Cornell professor who praised Oct. 7 massacre allowed to resume teaching
Decision signals about-face from university’s initial rebuke, comes on heels of president’s resignation; NY Representative Claudia Tenney says she’s ‘deeply disgusted’ by move
Cornell University has allowed a professor who praised Hamas’s October 7 terror onslaught as “exhilarating” to resume teaching, drawing criticism for failing to address antisemitism on its campus, The New York Post reported Sunday.
History professor Russell Rickford ignited a firestorm of protest in October after his comments at an anti-Israel rally surfaced in online videos, leading him to take a hiatus from teaching amid calls for his dismissal. He has since apologized.
The elite New York university confirmed to the Post that since the professor’s statements were made “as a private citizen in his free time,” it was decided to not bar him from teaching.
Rickford made his initial comments during an October 15 anti-Israel rally on the Ithaca, New York, campus, when the scale of Hamas’s atrocities had already become clear.
Standing in front of banners arguing that anti-Zionism is not antisemitism, he announced, “Hamas has challenged the monopoly of violence” and “shifted the balance of power,” adding, “It was exhilarating. It was energizing.”
He later apologized “for the horrible choice of words,” stressing his opposition to antisemitism and violence, and took a “voluntary leave” that lasted until the fall semester began last week, according to the Post.
Rickford is slated to teach two courses titled “African American Visions of Africa” and “Socialism in America” during the fall semester, according to the university’s history department website.
The decision to allow him to return from hiatus appears to signal an about-face from the university’s initial reaction. In a statement issued in October by its then-president, Martha E. Pollack, she dissociated herself and the Ivy League school from his “reprehensible comment that demonstrates no regard whatsoever for humanity.”
Pollack herself later resigned from her position, citing the “enormous, unexpected challenges” posed by the war and incidents of antisemitism and Islamophobia.
Cornell is one of numerous US campuses where anti-Israel, pro-Palestinian students set up encampment protests in the past academic year. The school suspended several of the protesters.

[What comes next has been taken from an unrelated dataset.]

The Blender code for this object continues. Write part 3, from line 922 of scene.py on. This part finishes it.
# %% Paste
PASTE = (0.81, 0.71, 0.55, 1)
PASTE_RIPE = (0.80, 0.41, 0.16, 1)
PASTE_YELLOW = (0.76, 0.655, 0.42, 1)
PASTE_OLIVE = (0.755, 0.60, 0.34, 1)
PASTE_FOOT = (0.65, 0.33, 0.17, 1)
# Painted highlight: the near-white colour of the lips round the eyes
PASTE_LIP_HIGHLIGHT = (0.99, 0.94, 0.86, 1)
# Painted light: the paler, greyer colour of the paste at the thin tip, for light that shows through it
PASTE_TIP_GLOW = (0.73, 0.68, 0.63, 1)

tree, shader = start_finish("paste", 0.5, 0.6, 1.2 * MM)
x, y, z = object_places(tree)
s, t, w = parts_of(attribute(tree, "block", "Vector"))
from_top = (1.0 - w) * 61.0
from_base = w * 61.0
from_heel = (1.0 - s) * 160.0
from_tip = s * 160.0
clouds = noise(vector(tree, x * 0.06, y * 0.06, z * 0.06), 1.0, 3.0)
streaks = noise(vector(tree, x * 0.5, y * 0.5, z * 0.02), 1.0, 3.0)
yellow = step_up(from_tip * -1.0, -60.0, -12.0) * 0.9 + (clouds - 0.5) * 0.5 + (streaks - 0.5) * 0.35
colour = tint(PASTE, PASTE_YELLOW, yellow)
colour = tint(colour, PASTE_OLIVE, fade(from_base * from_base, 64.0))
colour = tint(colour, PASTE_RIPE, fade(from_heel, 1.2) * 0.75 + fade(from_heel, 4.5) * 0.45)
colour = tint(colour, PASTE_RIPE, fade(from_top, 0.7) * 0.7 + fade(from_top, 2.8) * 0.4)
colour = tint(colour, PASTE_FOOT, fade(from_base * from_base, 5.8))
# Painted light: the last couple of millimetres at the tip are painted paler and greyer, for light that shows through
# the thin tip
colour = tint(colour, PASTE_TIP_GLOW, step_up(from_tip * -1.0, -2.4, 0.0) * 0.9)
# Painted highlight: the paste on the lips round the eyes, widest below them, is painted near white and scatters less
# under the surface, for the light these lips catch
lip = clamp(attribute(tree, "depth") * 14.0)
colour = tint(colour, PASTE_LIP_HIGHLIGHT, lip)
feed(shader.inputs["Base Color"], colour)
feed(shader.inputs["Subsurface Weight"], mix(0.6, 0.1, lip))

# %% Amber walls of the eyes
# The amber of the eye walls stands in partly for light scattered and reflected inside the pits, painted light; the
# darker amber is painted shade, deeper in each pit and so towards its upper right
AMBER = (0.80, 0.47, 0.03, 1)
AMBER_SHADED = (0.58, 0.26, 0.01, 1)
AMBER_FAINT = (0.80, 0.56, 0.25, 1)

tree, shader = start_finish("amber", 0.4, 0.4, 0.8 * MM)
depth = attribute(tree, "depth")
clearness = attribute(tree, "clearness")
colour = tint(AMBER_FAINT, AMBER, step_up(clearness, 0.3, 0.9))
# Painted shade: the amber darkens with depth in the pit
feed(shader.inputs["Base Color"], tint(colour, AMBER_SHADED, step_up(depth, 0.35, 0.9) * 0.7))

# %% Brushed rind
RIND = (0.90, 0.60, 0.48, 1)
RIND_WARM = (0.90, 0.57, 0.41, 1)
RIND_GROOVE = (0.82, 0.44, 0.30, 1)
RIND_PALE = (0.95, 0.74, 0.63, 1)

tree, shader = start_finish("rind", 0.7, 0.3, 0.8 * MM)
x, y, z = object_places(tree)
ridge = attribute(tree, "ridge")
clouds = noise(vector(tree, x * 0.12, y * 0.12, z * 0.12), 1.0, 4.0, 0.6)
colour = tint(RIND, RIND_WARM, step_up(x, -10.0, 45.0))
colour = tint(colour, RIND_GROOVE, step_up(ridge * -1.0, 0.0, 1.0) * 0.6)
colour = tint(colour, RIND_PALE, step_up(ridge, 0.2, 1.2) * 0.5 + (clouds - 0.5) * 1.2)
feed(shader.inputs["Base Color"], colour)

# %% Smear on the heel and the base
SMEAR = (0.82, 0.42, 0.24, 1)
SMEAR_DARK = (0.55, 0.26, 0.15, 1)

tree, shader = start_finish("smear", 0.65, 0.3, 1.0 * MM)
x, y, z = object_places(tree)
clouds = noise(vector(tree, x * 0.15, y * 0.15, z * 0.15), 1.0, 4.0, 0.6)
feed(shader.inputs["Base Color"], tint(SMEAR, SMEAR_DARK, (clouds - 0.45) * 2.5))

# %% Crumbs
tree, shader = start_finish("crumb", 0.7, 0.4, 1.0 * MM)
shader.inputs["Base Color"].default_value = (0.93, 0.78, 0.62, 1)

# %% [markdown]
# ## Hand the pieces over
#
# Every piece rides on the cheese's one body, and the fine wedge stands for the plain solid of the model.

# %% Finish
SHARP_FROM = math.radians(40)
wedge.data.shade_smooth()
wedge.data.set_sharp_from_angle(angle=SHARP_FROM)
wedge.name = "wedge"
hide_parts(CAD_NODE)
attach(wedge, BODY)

The campus Jewish community was also rocked by threats against Jews posted online by a former student shortly after the start of Israel’s war against Hamas, leading to increased police protection.
Rickford’s return from hiatus drew harsh rebuke, including from New York Representative Claudia Tenney, who said she was “deeply disgusted” by the professor being allowed to again “mold and influence young minds,” in a letter to Cornell interim President Michael Kotlikoff obtained by the Post.
New York Governor Kathy Hochul, who is on the university’s Board of Trustees by virtue of her position, stopped short of condemning the decision to reinstate him, but doubled down on her condemnation of his past remarks.
In an email to the Post, her office called any glorification of the October 7 attacks “outrageous and unacceptable” and invoked her recent efforts “to protect students from vile antisemitic harassment and violence.”
The decision comes amid a broader spike in antisemitism in the US in the wake of the Israel-Hamas war.
A survey conducted in early January by the Anti-Defamation League found that nearly a quarter of Americans hold antisemitic beliefs, with a disturbing reversal in trends showing that younger generations are more likely to believe in antisemitic tropes than previous generations.